A. There are few ways to do it. One is to purchase another IP address from your service provider. Most service providers charge a monthly fee for additional IPs. The best way is to purchase a broadband router such as the SMC Barricade (http://duxcw.com/digest/Reviews/Network/smc/smc7004br/smc7004br.htm). That is what I use. They cost about $100.

The Barricade has serial port for an external dial-up MODEM and a printer port and printer server. A printer can be connected to the Barricade and shared by computers on the local network. Not all printers will work with it. Many routers do not accommodate an Internet connection via an external dial-up MODEM and do not have printer port and server.

The Barricade can be connected to an Ethernet hub or switch hub can to expand the network and Internet sharing to more than the four PCs directly supported by the router.

There are also single port routers on the market, routers that do not include an Ethernet switch or hub (http://duxcw.com/faq/network/hubsw.htm). I will review one shortly.
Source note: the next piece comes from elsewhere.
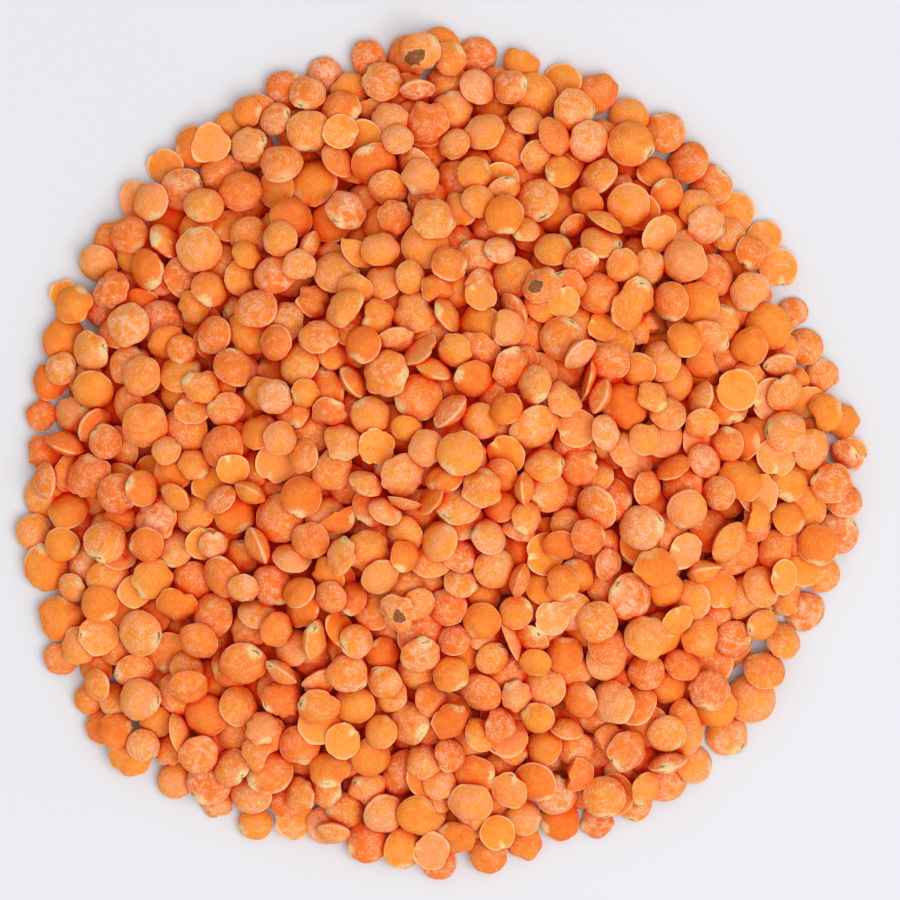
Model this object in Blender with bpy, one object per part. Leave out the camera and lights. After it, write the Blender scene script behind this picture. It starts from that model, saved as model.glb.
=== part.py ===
"""A loose heap of dry red lentils, as it lies on a bare flat surface.

The heap is one solid: a mound with the lentils of its outer layer fused on at their real size.
Its frame has +Z up, and its origin in the middle of the flat base.
"""

import math

import bmesh
import bpy
import numpy as np
from mathutils import Matrix, Vector

MM = 0.001

# The heap
HEAP_HIGH = 15.0 * MM
HEAP_FULLNESS = 1.7  # 1 is a cone, 2 is a dome
# How far the heap reaches from its middle, every 15 degrees, counted from +X towards +Y.
REACH = np.array(
    [45.6, 42.5, 43.2, 43.9, 43.8, 44.6, 45.7, 44.6, 44.3, 45.0, 45.2, 45.5]
    + [45.6, 47.2, 48.4, 49.0, 46.9, 44.5, 45.6, 44.4, 45.5, 45.1, 43.9, 45.0]
) * MM

# The lentils
LENTIL_ACROSS = 4.1 * MM
LENTIL_SPREAD = 0.1  # standard deviation of the sizes, as a share
LENTIL_SMALLEST = 0.76
LENTIL_LARGEST = 1.28
LENTIL_THICKNESS = 0.56  # of its width
EDGE_LENTILS = 64
LENTILS_ON_TOP = 230
TRIES_EACH = 40
EDGE_WANDER = 0.18  # of a lentil, how far the outermost ones lie in or out of line
LEAN = 0.2  # how far a lentil's face turns from the slope that it lies on
SEED = 8

# The faceted shapes
LENTIL_SIDES = 6
SHOULDER_OUT = 0.62  # where the dome's shoulder ring lies, as a share of the radius
SHOULDER_UP = 0.74  # and of half the thickness
CORE_RINGS = 5
CORE_SIDES = 36
CORE_ABOVE = 0.2 * MM  # how far the mound reaches up round the lentils, past their middles
FLOOR_GAP = 0.05 * MM

LENTIL_ORANGE = (0.86, 0.26, 0.06, 1.0)


def clear_scene():
    for obj in list(bpy.data.objects):
        bpy.data.objects.remove(obj)


def reach_at(angle):
    """The outline's radius at an angle: a smooth closed curve through the values of REACH."""
    count = len(REACH)
    place = np.asarray(angle) / (2 * math.pi) * count
    start = np.floor(place).astype(int)
    t = place - start
    before, here, after, beyond = (REACH[(start + k) % count] for k in (-1, 0, 1, 2))
    slope_here, slope_after = (after - before) / 2, (beyond - here) / 2
    rise = after - here
    return (
        here
        + slope_here * t
        + (3 * rise - 2 * slope_here - slope_after) * t**2
        + (slope_here + slope_after - 2 * rise) * t**3
    )


def middle_height(x, y):
    """How high the middle of a lentil of the outer layer lies: half its thickness at the heap's edge."""
    thick = LENTIL_ACROSS * LENTIL_THICKNESS
    edge = reach_at(np.arctan2(y, x)) - LENTIL_ACROSS / 2
    share = np.minimum(np.hypot(x, y) / edge, 1.0)
    return thick / 2 + (HEAP_HIGH - thick) * (1 - share**HEAP_FULLNESS)


def lentil_widths(draw, count):
    shares = draw.normal(1.0, LENTIL_SPREAD, count)
    return LENTIL_ACROSS * np.clip(shares, LENTIL_SMALLEST, LENTIL_LARGEST)


def edge_places(draw):
    """The lentils that lie on the surface along the heap's outline, as x, y and width."""
    widths = lentil_widths(draw, EDGE_LENTILS)
    angles = (np.arange(EDGE_LENTILS) + draw.uniform(-0.2, 0.2, EDGE_LENTILS)) * 2 * math.pi / EDGE_LENTILS
    outward = LENTIL_ACROSS * EDGE_WANDER * draw.uniform(-1, 1, EDGE_LENTILS)
    radii = reach_at(angles) - widths / 2 + outward
    return np.column_stack([radii * np.cos(angles), radii * np.sin(angles), widths])


def spread_places(draw, places):
    """Adds the lentils on top, the largest first, each at the emptiest of a few places drawn for it."""
    for width in np.sort(lentil_widths(draw, LENTILS_ON_TOP))[::-1]:
        angles = draw.uniform(0, 2 * math.pi, TRIES_EACH)
        shares = np.sqrt(draw.uniform(0, 1, TRIES_EACH))
        radii = shares * (reach_at(angles) - width / 2)
        x, y = radii * np.cos(angles), radii * np.sin(angles)
        apart = np.hypot(x[:, None] - places[:, 0], y[:, None] - places[:, 1])
        room = (apart / (places[:, 2] + width)).min(axis=1)
        best = room.argmax()
        places = np.vstack([places, [x[best], y[best], width]])
    return places


def slope_normal(x, y):
    """The direction square to the mound at a place, from its height a little to either side."""
    step = LENTIL_ACROSS / 4
    along_x = (middle_height(x + step, y) - middle_height(x - step, y)) / (2 * step)
    along_y = (middle_height(x, y + step) - middle_height(x, y - step)) / (2 * step)
    return np.array([-along_x, -along_y, 1.0])


def add_ring(mesh, radius, height):
    """A ring of LENTIL_SIDES points about the Z axis."""
    turns = [2 * math.pi * k / LENTIL_SIDES for k in range(LENTIL_SIDES)]
    return [mesh.verts.new((radius * math.cos(t), radius * math.sin(t), height)) for t in turns]


def lentil_object(name, width, turned):
    """A faceted lentil: a pointed underside, a round rim and a domed top with a flat crown."""
    half_thick = width * LENTIL_THICKNESS / 2
    mesh = bmesh.new()
    foot = mesh.verts.new((0, 0, -half_thick))
    rim = add_ring(mesh, width / 2, 0)
    shoulder = add_ring(mesh, width / 2 * SHOULDER_OUT, half_thick * SHOULDER_UP)
    for k in range(LENTIL_SIDES):
        after = (k + 1) % LENTIL_SIDES
        mesh.faces.new((foot, rim[after], rim[k]))
        mesh.faces.new((rim[k], rim[after], shoulder[after], shoulder[k]))
    mesh.faces.new(shoulder)
    mesh.transform(turned)
    data = bpy.data.meshes.new(name)
    mesh.to_mesh(data)
    mesh.free()
    return bpy.data.objects.new(name, data)


def lentil_turn(draw, x, y, width):
    """Where a lentil lies and how it is turned: face up on the slope, leaning a little at random."""
    normal = Vector(slope_normal(x, y) + np.append(draw.normal(0, LEAN, 2), 0)).normalized()
    lean = normal.to_track_quat("Z", "Y").to_matrix().to_4x4()
    spin = Matrix.Rotation(draw.uniform(0, 2 * math.pi), 4, "Z")
    sideways = math.hypot(normal.x, normal.y)
    half_high = width / 2 * math.hypot(sideways, LENTIL_THICKNESS * normal.z)
    height = max(middle_height(x, y), half_high + FLOOR_GAP)
    return Matrix.Translation((x, y, height)) @ lean @ spin


def core_object():
    """The mound under the lentils: rings of points up its skin, and a flat base."""
    mesh = bmesh.new()
    angles = np.arange(CORE_SIDES) * 2 * math.pi / CORE_SIDES
    edge = reach_at(angles) - LENTIL_ACROSS / 2
    crown = mesh.verts.new((0, 0, HEAP_HIGH - LENTIL_ACROSS * LENTIL_THICKNESS / 2 + CORE_ABOVE))
    rings = []
    for share in np.arange(1, CORE_RINGS + 1) / CORE_RINGS:
        x, y = share * edge * np.cos(angles), share * edge * np.sin(angles)
        z = middle_height(x, y) + CORE_ABOVE
        rings.append([mesh.verts.new(point) for point in zip(x, y, z)])
    rings.append([mesh.verts.new((point.co.x, point.co.y, 0)) for point in rings[-1]])
    for k in range(CORE_SIDES):
        after = (k + 1) % CORE_SIDES
        mesh.faces.new((crown, rings[0][k], rings[0][after]))
        for upper, lower in zip(rings, rings[1:]):
            mesh.faces.new((upper[k], lower[k], lower[after], upper[after]))
    mesh.faces.new(rings[-1][::-1])
    data = bpy.data.meshes.new("lentil_heap")
    mesh.to_mesh(data)
    mesh.free()
    core = bpy.data.objects.new("lentil_heap", data)
    bpy.context.scene.collection.objects.link(core)
    return core


def fuse(core, lentils):
    """Joins the lentils to the mound with one Boolean union, and removes the separate ones."""
    pieces = bpy.data.collections.new("lentils")
    bpy.context.scene.collection.children.link(pieces)
    for lentil in lentils:
        pieces.objects.link(lentil)
    union = core.modifiers.new("fuse", "BOOLEAN")
    union.operation = "UNION"
    union.operand_type = "COLLECTION"
    union.collection = pieces
    bpy.context.view_layer.objects.active = core
    bpy.ops.object.modifier_apply(modifier=union.name)
    for lentil in list(pieces.objects):
        bpy.data.objects.remove(lentil)
    bpy.data.collections.remove(pieces)


def keep_outer_shell(core):
    """Fills hollows that the union sealed and drops loose scraps, by keeping the largest shell alone."""
    mesh = bmesh.new()
    mesh.from_mesh(core.data)
    unseen, shells = set(mesh.verts), []
    while unseen:
        shell, front = set(), [unseen.pop()]
        while front:
            vert = front.pop()
            shell.add(vert)
            linked = {edge.other_vert(vert) for edge in vert.link_edges} & unseen
            unseen -= linked
            front.extend(linked)
        shells.append(shell)
    shells.sort(key=len)
    for shell in shells[:-1]:
        bmesh.ops.delete(mesh, geom=list(shell), context="VERTS")
    mesh.to_mesh(core.data)
    mesh.free()


def centre_on_base(core):
    """Moves the mesh so that the origin is in the middle of the heap's box, on its base."""
    points = np.array([vert.co for vert in core.data.vertices])
    middle = (points.min(axis=0) + points.max(axis=0)) / 2
    core.data.transform(Matrix.Translation((-middle[0], -middle[1], 0)))


def lentil_material():
    material = bpy.data.materials.new("lentil")
    material.use_nodes = True
    shader = material.node_tree.nodes["Principled BSDF"]
    shader.inputs["Base Color"].default_value = LENTIL_ORANGE
    shader.inputs["Roughness"].default_value = 0.7
    shader.inputs["Metallic"].default_value = 0.0
    return material


def build_heap():
    draw = np.random.default_rng(SEED)
    places = spread_places(draw, edge_places(draw))
    lentils = [
        lentil_object(f"lentil_{k}", width, lentil_turn(draw, x, y, width))
        for k, (x, y, width) in enumerate(places)
    ]
    core = core_object()
    fuse(core, lentils)
    keep_outer_shell(core)
    centre_on_base(core)
    core.data.materials.clear()
    core.data.materials.append(lentil_material())


clear_scene()
build_heap()
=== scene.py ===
"""A loose heap of dry red lentils on a pale floor, laid lentil by lentil near the places of the solid's.

Each lentil is dropped onto the relief of those that lie there already, and comes to rest where its middle
is lowest.
"""

import functools
import math

import bpy
import numpy as np
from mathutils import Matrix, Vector


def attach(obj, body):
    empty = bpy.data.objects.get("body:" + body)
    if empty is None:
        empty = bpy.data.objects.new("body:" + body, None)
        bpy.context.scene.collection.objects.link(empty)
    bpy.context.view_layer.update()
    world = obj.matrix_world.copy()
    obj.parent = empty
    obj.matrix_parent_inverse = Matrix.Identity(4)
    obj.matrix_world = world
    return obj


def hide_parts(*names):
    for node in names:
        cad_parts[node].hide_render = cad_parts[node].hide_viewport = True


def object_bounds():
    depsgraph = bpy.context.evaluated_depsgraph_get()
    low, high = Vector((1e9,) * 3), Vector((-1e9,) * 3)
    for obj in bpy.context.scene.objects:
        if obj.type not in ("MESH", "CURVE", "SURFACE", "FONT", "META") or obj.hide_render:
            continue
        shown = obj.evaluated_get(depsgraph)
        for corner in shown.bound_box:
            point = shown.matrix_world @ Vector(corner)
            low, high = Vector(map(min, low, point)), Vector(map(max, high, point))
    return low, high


bl_info = {
    "name": "Heap of red lentils",
    "version": (1, 0, 0),
    "blender": (4, 5, 0),
    "location": "3D View > Sidebar > Lentils",
    "description": "Lays a loose heap of dry red lentils, and its floor, light and camera",
    "category": "Add Mesh",
}

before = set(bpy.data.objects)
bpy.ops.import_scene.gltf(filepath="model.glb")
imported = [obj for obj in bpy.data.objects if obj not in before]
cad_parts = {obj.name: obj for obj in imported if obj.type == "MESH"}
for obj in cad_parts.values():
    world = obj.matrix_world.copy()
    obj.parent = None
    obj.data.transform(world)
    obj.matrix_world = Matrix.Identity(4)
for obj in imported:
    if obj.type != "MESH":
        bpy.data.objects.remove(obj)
SOLID_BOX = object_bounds()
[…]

Another way to do it is with a software solution. There are two flavors: a proxy server and a NAT (Network Address Translator). I have found that a NAT works best for a small network. Windows 98 Second Edition (SE) and Millennium (Me) include ICS (Internet Connection Sharing; http://duxcw.com/digest/Howto/network/win98se/intro.htm and http://duxcw.com/digest/Howto/network/win98se_cab/intro.htm). It works OK for basic browsing and E-Mail functions, but has problems with some network games and conferencing programs, etc. It requires two network adapters in the PC connected to the Internet, one to the MODEM and the other to another PC via a crossover cable (http://duxcw.com/digest/Howto/network/cable/cable1.htm) or to a hub with a straight-thru cable as you have now. You would have to buy another adapter and cable.

Of the software I have tested, I have found that SyGate (http://duxcw.com/digest/Reviews/Network/sygate/sygate.htm) is the best NAT (it can also function as a proxy). The version of SyGate I reviewed requires two network adapters like Win 98 SE/Me ICS. The newest version is advertised to work with one network adapter in the host computer (the one running the NAT).

With a software solution you must have the host computer on for the other computer(s) (clients) to use the Internet. Most routers are small boxes running a specialized server that performs both NAT and firewall functions. With a router, only the router has to be on. The router is also easier to install, is generally faster, and has fewer problems.